## SET TASK
Repeat the full listing, word for word.

/---

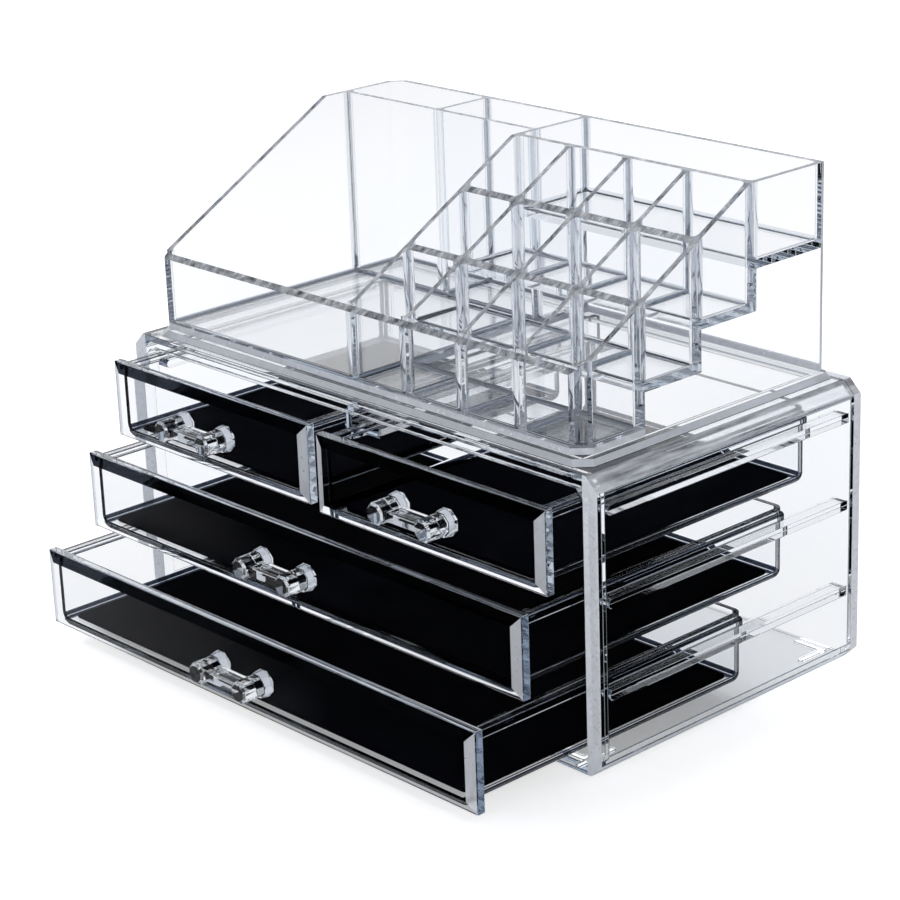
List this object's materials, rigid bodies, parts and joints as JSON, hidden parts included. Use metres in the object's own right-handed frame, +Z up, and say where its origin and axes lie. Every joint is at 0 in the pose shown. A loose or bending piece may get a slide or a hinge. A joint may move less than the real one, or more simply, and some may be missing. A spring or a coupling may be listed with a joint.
{
  "type": "acrylic makeup organizer drawers",
  "caption": "Clear acrylic cabinet with small sliding drawers, crystal pulls and black liners, under a lift-off tray of sloping compartments for make-up.",
  "frame": {"origin": "under the middle of the whole object's bounding box, on the surface that it stands on", "axes": "+X to the right as seen from the front, +Y from the drawer fronts towards the back, +Z up"},
  "size_m": [0.24, 0.1944, 0.1819],
  "materials": {
    "clear_acrylic": "clear, polished",
    "crystal_handle": "clear, faceted and polished",
    "black_liner": "matt felt"
  },
  "bodies": {
    "cabinet": {"cabinet_shell": "clear_acrylic", "cabinet_back": "clear_acrylic", "centre_hanger": "clear_acrylic"},
    "drawer_top_left": {"drawer_tray_top_left": "clear_acrylic", "front_panel_top_left": "clear_acrylic", "handle_top_left": "crystal_handle", "liner_top_left": "black_liner"},
    "drawer_top_right": {"drawer_tray_top_right": "clear_acrylic", "front_panel_top_right": "clear_acrylic", "handle_top_right": "crystal_handle", "liner_top_right": "black_liner"},
    "drawer_middle": {"drawer_tray_middle": "clear_acrylic", "front_panel_middle": "clear_acrylic", "handle_middle": "crystal_handle", "liner_middle": "black_liner"},
    "drawer_bottom": {"drawer_tray_bottom": "clear_acrylic", "front_panel_bottom": "clear_acrylic", "handle_bottom": "crystal_handle", "liner_bottom": "black_liner"},
    "organizer": {"organizer_tray": "clear_acrylic"}
  },
  "joints": [
    {"name": "top_left_slide", "type": "slide", "parent": "cabinet", "child": "drawer_top_left", "axis": [0, -1, 0], "range_m": [-0.0106, 0.0844]},
    {"name": "top_right_slide", "type": "slide", "parent": "cabinet", "child": "drawer_top_right", "axis": [0, -1, 0], "range_m": [-0.0136, 0.0814]},
    {"name": "middle_slide", "type": "slide", "parent": "cabinet", "child": "drawer_middle", "axis": [0, -1, 0], "range_m": [-0.0252, 0.0698]},
    {"name": "bottom_slide", "type": "slide", "parent": "cabinet", "child": "drawer_bottom", "axis": [0, -1, 0], "range_m": [-0.0466, 0.0484]},
    {"name": "organizer_lift", "type": "slide", "parent": "cabinet", "child": "organizer", "axis": [0, 0, 1], "range_m": [0, 0.08]}
  ]
}
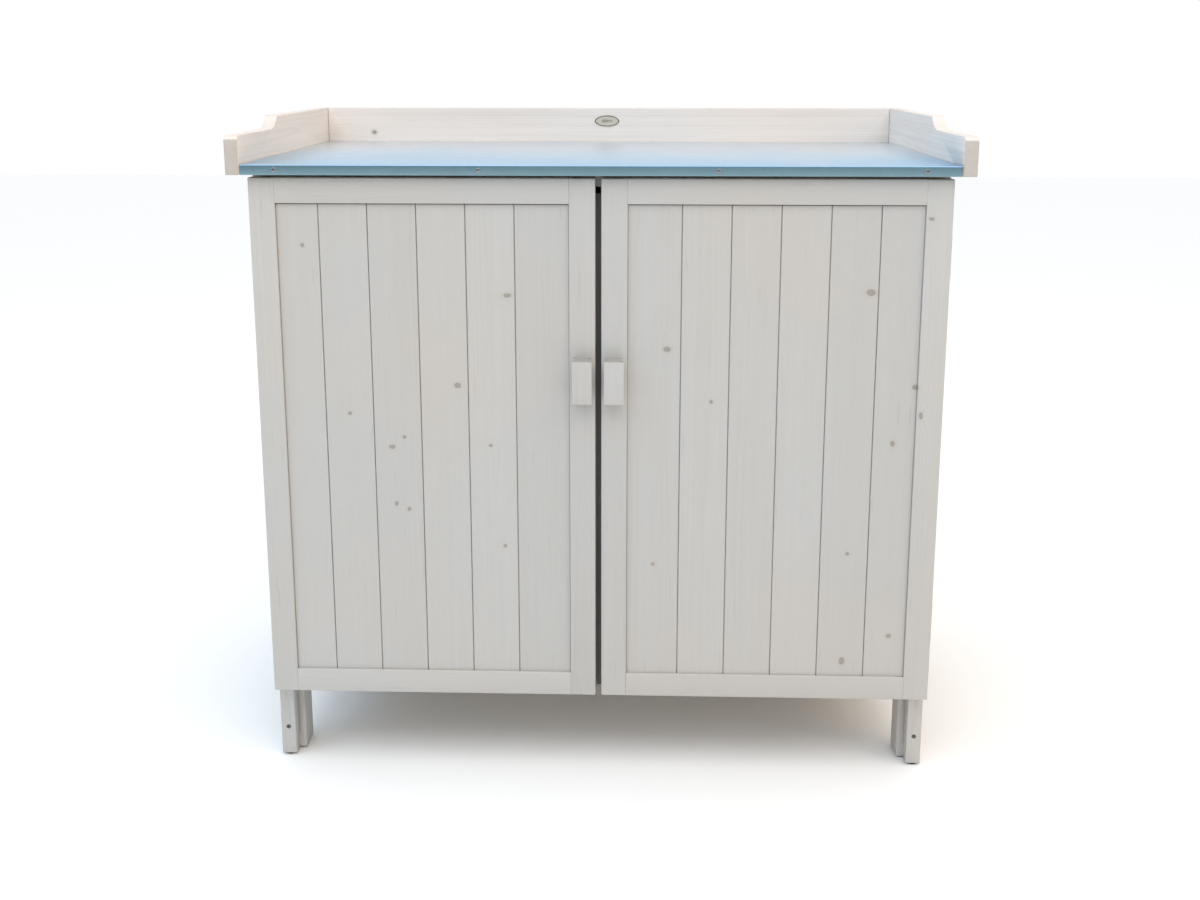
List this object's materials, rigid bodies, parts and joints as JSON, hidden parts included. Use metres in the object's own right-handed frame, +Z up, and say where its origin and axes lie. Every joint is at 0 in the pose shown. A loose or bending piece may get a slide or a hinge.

\---

## CORRECT ANSWER
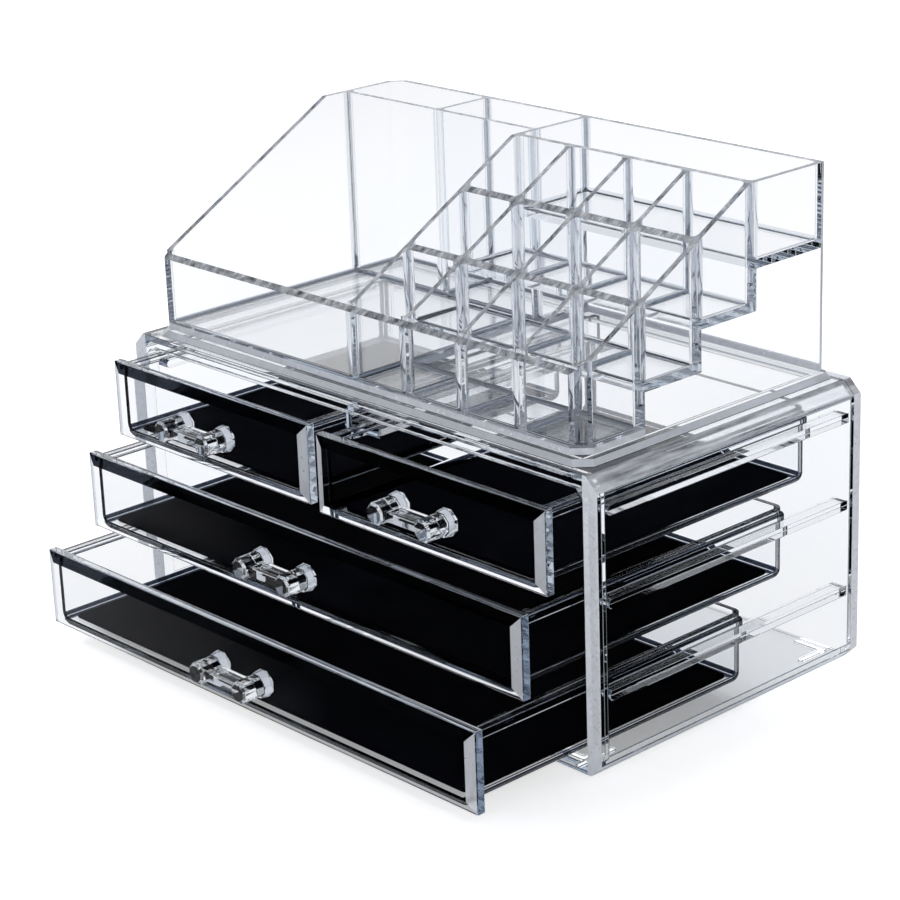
List this object's materials, rigid bodies, parts and joints as JSON, hidden parts included. Use metres in the object's own right-handed frame, +Z up, and say where its origin and axes lie. Every joint is at 0 in the pose shown. A loose or bending piece may get a slide or a hinge. A joint may move less than the real one, or more simply, and some may be missing. A spring or a coupling may be listed with a joint.
{
  "type": "acrylic makeup organizer drawers",
  "caption": "Clear acrylic cabinet with small sliding drawers, crystal pulls and black liners, under a lift-off tray of sloping compartments for make-up.",
  "frame": {"origin": "under the middle of the whole object's bounding box, on the surface that it stands on", "axes": "+X to the right as seen from the front, +Y from the drawer fronts towards the back, +Z up"},
  "size_m": [0.24, 0.1944, 0.1819],
  "materials": {
    "clear_acrylic": "clear, polished",
    "crystal_handle": "clear, faceted and polished",
    "black_liner": "matt felt"
  },
  "bodies": {
    "cabinet": {"cabinet_shell": "clear_acrylic", "cabinet_back": "clear_acrylic", "centre_hanger": "clear_acrylic"},
    "drawer_top_left": {"drawer_tray_top_left": "clear_acrylic", "front_panel_top_left": "clear_acrylic", "handle_top_left": "crystal_handle", "liner_top_left": "black_liner"},
    "drawer_top_right": {"drawer_tray_top_right": "clear_acrylic", "front_panel_top_right": "clear_acrylic", "handle_top_right": "crystal_handle", "liner_top_right": "black_liner"},
    "drawer_middle": {"drawer_tray_middle": "clear_acrylic", "front_panel_middle": "clear_acrylic", "handle_middle": "crystal_handle", "liner_middle": "black_liner"},
    "drawer_bottom": {"drawer_tray_bottom": "clear_acrylic", "front_panel_bottom": "clear_acrylic", "handle_bottom": "crystal_handle", "liner_bottom": "black_liner"},
    "organizer": {"organizer_tray": "clear_acrylic"}
  },
  "joints": [
    {"name": "top_left_slide", "type": "slide", "parent": "cabinet", "child": "drawer_top_left", "axis": [0, -1, 0], "range_m": [-0.0106, 0.0844]},
    {"name": "top_right_slide", "type": "slide", "parent": "cabinet", "child": "drawer_top_right", "axis": [0, -1, 0], "range_m": [-0.0136, 0.0814]},
    {"name": "middle_slide", "type": "slide", "parent": "cabinet", "child": "drawer_middle", "axis": [0, -1, 0], "range_m": [-0.0252, 0.0698]},
    {"name": "bottom_slide", "type": "slide", "parent": "cabinet", "child": "drawer_bottom", "axis": [0, -1, 0], "range_m": [-0.0466, 0.0484]},
    {"name": "organizer_lift", "type": "slide", "parent": "cabinet", "child": "organizer", "axis": [0, 0, 1], "range_m": [0, 0.08]}
  ]
}
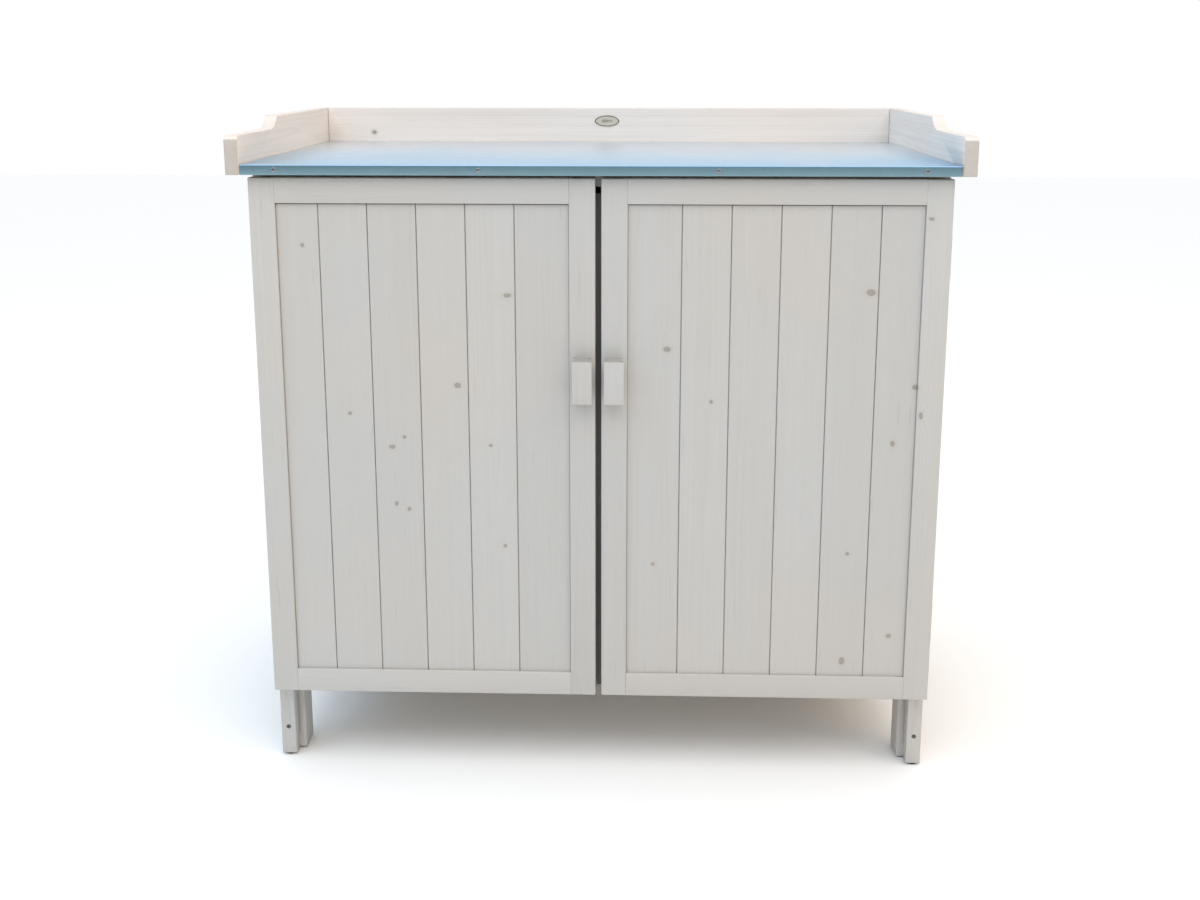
List this object's materials, rigid bodies, parts and joints as JSON, hidden parts included. Use metres in the object's own right-handed frame, +Z up, and say where its origin and axes lie. Every joint is at 0 in the pose shown. A loose or bending piece may get a slide or a hinge.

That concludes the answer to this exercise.